Not only did the Giro whitewash Israeli occupation, it also provided an opportunity for its entrenchment. The Israeli police used the race to justify heavier-than-usual crackdowns on the Great March of Return, a weekly Palestinian protest held every Friday since March 2018. One victim of these enhanced security measures was Alaa Al-Dali, a Palestinian cyclist shot in the leg while attending one of the demonstrations in his cycling gear (he is now developing a para-cyclist team in Gaza). Journalist Yaser Murtaja was killed by Israeli snipers while covering the protest where Al-Dali was maimed.
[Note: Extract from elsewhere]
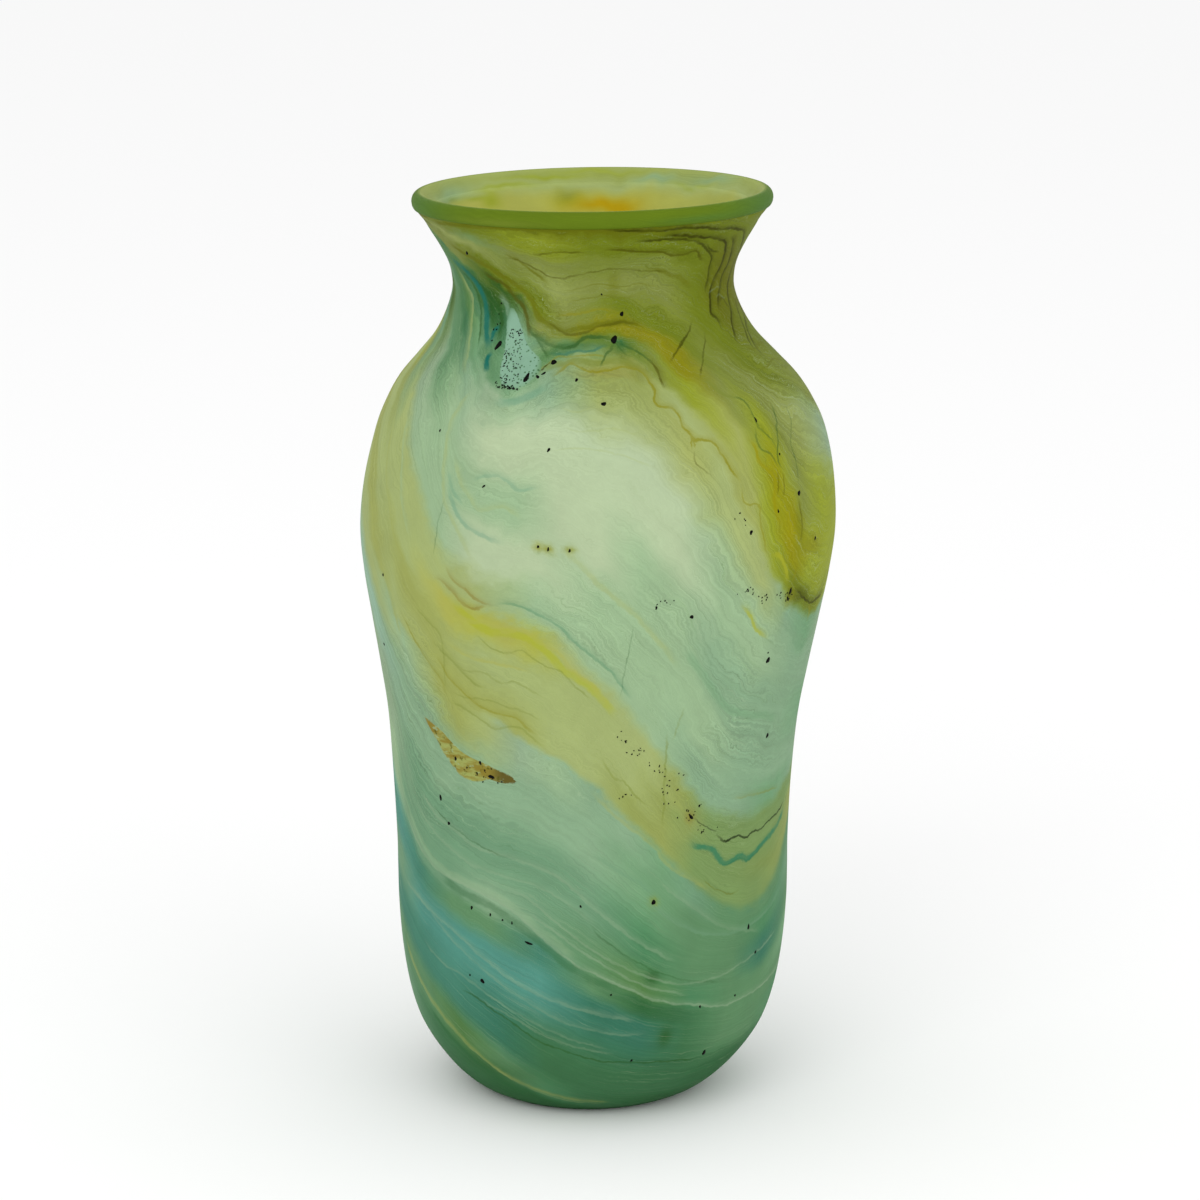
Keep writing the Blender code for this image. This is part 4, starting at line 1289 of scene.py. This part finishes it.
def inside_tint(azimuth, height):
    """The pale inner wall's colours, with its own pools and a painted glow, lightened by painted light, and
    its level. Heights in mm.
    """
    places = true_place(azimuth, np.clip(height, 0, 270))
    rise = height + 0.9 * ripple(places, 24, 31) + 0.4 * ripple(places, 8, 32)
    heights, glasses = zip(*INSIDE)
    tints = np.array([GLASS[glass] for glass in glasses], float)
    tint = np.stack([np.interp(rise, heights, tints[:, c]) for c in range(3)], axis=-1)
    # the tint is lightened by painted light, for the shade inside the mouth
    return INSIDE_PAINTED_LIGHT * paint_pools(azimuth, rise, tint, INSIDE_POOLS), rise / 3 + azimuth / 60


def paint(mesh, tint, level):
    set_attribute(mesh, "pattern", "FLOAT_COLOR", np.c_[linear(tint), np.ones(len(tint))])
    set_attribute(mesh, "level", "FLOAT", level)


def make_gather():
    outline = section("inner_gather")
    corner = int(np.argmax(outline[:, 1] > outline[:, 1].max() - 1e-6))
    on = outline[corner] - outline[corner - 1]
    on = outline[corner] + LET_IN * on / np.linalg.norm(on) + np.array([0.12 * MM, 0])
    profile = smooth_path(np.insert(outline, corner + 1, on, axis=0), 1.2 * MM)
    keep = (profile[:, 1] > 0.246) | (np.arange(len(profile)) % 5 == 0)
    keep[-1] = True
    piece, azimuth, _, height = sheet_mesh("gather", profile[keep], 240, False)
    paint(piece.data, *inside_tint(azimuth, height / MM))
    finish_piece(piece, marbled("opaline_satin", False), "opaline_glass", "inner_gather")


def make_lip():
    """The lip's ring. Its inner side slopes on into the wall."""
    outline = smooth_path(np.array(LIP + LIP[:1]) * MM, 0.5 * MM)[:-1]
    piece, azimuth, radius, height = sheet_mesh("lip", outline, 360, True)
    height = height / MM
    plain_rind = np.tile(np.array(GLASS["rind"], float), (len(azimuth), 1))
    tint = paint_pools(azimuth, height, plain_rind, LIP_POOLS)
    # the inner side takes the inner wall's colours, with their painted light and painted glow
    within, level = inside_tint(azimuth, height)
    inner = (smoothstep(51.0, 49.3, radius / MM) * smoothstep(264.0, 266.0, height))[:, None]
    inner = np.maximum(inner, smoothstep(46.6, 46.0, radius / MM)[:, None])
    paint(piece.data, tint * (1 - inner) + within * inner, level)
    finish_piece(piece, marbled("olive_satin", False), "olive_glass", "lip_wrap")


def make_pontil():
    outline = section("pontil_seal")
    piece, _, _, _ = sheet_mesh("pontil", smooth_path(outline, 0.8 * MM), 96, False)
    finish_piece(piece, plain("clear_green_satin", "fern", "sea", 0.35), "clear_green_glass", "pontil_seal")


def make_seeds():
    """All the black seeds, and the pits of the turquoise shard, in one mesh."""
    random = np.random.default_rng(SEED)
    lenses = [seed_lens(*seed) for seed in SEEDS]
    low = smoothstep(0, 1, random.random(PITS)) ** 1.6
    for share in low:
        height = 219.8 + 15 * share
        azimuth = random.uniform(-33.4 - 0.1 * share, -24.0 - 4 * share)
        size = random.uniform(*PIT_SIZES)
        long = size * random.uniform(1, 1.7)
        lenses.append(seed_lens(azimuth, height, long, size, random.uniform(0, 180)))
    for azimuth, height, wide, tall, count in DOTS:
        for _ in range(count):
            spot = azimuth + wide * random.normal() * 0.6, height + tall * random.normal() * 0.6
            size = random.uniform(*PIT_SIZES)
            long = size * random.uniform(1, 1.8)
            lenses.append(seed_lens(*spot, long, size, random.uniform(0, 180)))
    piece = joined("seeds", lenses)
    finish_piece(piece, black(), "marbled_glass")


def melt(mesh, edge, hub, firm):
    """Gives a shard the casing's colours, and in alpha how far each place is the shard's own."""
    places = np.array([vertex.co for vertex in mesh.vertices]) / MM
    azimuth = np.degrees(np.arctan2(places[:, 0], -places[:, 1]))
    height = places[:, 2]
    _, around = flow(azimuth, height)
    around = paint_pools(azimuth, height, around)
    ring = np.array(edge, float) - hub
    turns = np.degrees(np.arctan2(ring[:, 1], ring[:, 0]))
    order = np.argsort(turns)
    own = np.degrees(np.arctan2(height - hub[1], azimuth - hub[0]))
    reach = np.interp(own, turns[order], np.hypot(*ring.T)[order], period=360)
    out = np.hypot(azimuth - hub[0], height - hub[1]) / reach
    share = smoothstep(1.0, firm, out)
    set_attribute(mesh, "pattern", "FLOAT_COLOR", np.c_[linear(around), share])


def make_shards():
    piece = joined("amber_fleck", [patch_lens(AMBER_EDGE, AMBER_HUB, 9, 0.10 * MM)])
    melt(piece.data, AMBER_EDGE, AMBER_HUB, 0.5)
    finish_piece(piece, amber(), "amber_glass", "amber_shard")
    piece = joined("turquoise_fleck", [patch_lens(TEAL_EDGE, TEAL_HUB, 9, 0.08 * MM)])
    melt(piece.data, TEAL_EDGE, TEAL_HUB, 0.7)
    finish_piece(piece, turquoise(), "turquoise_glass", "teal_shard")


make_overlay()
make_gather()
make_lip()
make_pontil()
make_shards()
make_seeds()


# ---------------------------------------------------------------- stage, light and camera


# The lights point at the middle of the vase
MIDDLE = Vector((0, 0, 0.14))


def make_floor():
    bpy.ops.mesh.primitive_plane_add(size=8.0, location=(0, 0, 0))
    floor = bpy.context.object
    floor.name = "floor"
    paper = bpy.data.materials.new("paper")
    paper.use_nodes = True
    shader = paper.node_tree.nodes["Principled BSDF"]
    shader.inputs["Base Color"].default_value = (0.93, 0.93, 0.93, 1)
    shader.inputs["Roughness"].default_value = 0.9
    shader.inputs["Specular IOR Level"].default_value = 0.0
    floor.data.materials.append(paper)


def make_light(name, place, size, power):
    lamp = bpy.data.lights.new(name, "AREA")
    lamp.shape = "DISK"
    lamp.size = size
    lamp.energy = power
    light = bpy.data.objects.new(name, lamp)
    light.location = place
    aim = MIDDLE - Vector(place)
    light.rotation_euler = aim.to_track_quat("-Z", "Y").to_euler()
    bpy.context.scene.collection.objects.link(light)


def make_world(strength):
    world = bpy.data.worlds.new("studio")
    world.use_nodes = True
    sky = world.node_tree.nodes["Background"]
    sky.inputs["Color"].default_value = (1, 1, 1, 1)
    sky.inputs["Strength"].default_value = strength
    bpy.context.scene.world = world


# The photo's camera, fitted to the vase's silhouette: its place in metres, its tilt from
# straight down in degrees, and its lens and sensor in mm
CAMERA_PLACE = (0.0016, -1.2, 0.4258)
CAMERA_TILT = 76.954
CAMERA_LENS = 124.82
CAMERA_SENSOR = 36


def make_camera():
    lens = bpy.data.cameras.new("camera")
    lens.lens = CAMERA_LENS
    lens.sensor_width = CAMERA_SENSOR
    camera = bpy.data.objects.new("camera", lens)
    camera.location = CAMERA_PLACE
    camera.rotation_euler = (math.radians(CAMERA_TILT), 0, 0)
    bpy.context.scene.collection.objects.link(camera)
    bpy.context.scene.camera = camera


make_floor()
make_light("key", (-0.7, -1.8, 1.5), 1.6, 11)
make_light("fill", (1.2, -1.5, 0.9), 1.6, 5)
make_world(1.0)
make_camera()
bpy.context.scene.view_settings.view_transform = "Standard"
Last May, while Israeli security forces amped up their repression of Palestinians in Sheikh Jarrah and Gaza, cycling once again became a tool of deflection. ISN headed to the Tour du Rwanda, where they announced “Racing for Change,” a new initiative that saw the Israeli team provide equipment and training to a girl’s cycling team in Bugesera, Rwanda. While not directly involved, the image of Froome as ISN’s leader is important: raised in Kenya and heralded as the first African rider to win the Tour de France, and has regularly shared his hopes that his personal success will popularise cycling across Africa.
Speaking in a press conference in June, just one month after Israeli airstrikes in Gaza killed over 250 people, Adams celebrated his team’s entrée into philanthropy. “There is a Jewish concept called tikkun olam,” he said, “an imperative to help improve the world. We are doing so by adopting a women’s team in Rwanda. […] We want to not only help them but to use it as a message to society to increase unity and peace in the world.”
Myka Tucker-Abramson is an academic based in Berlin.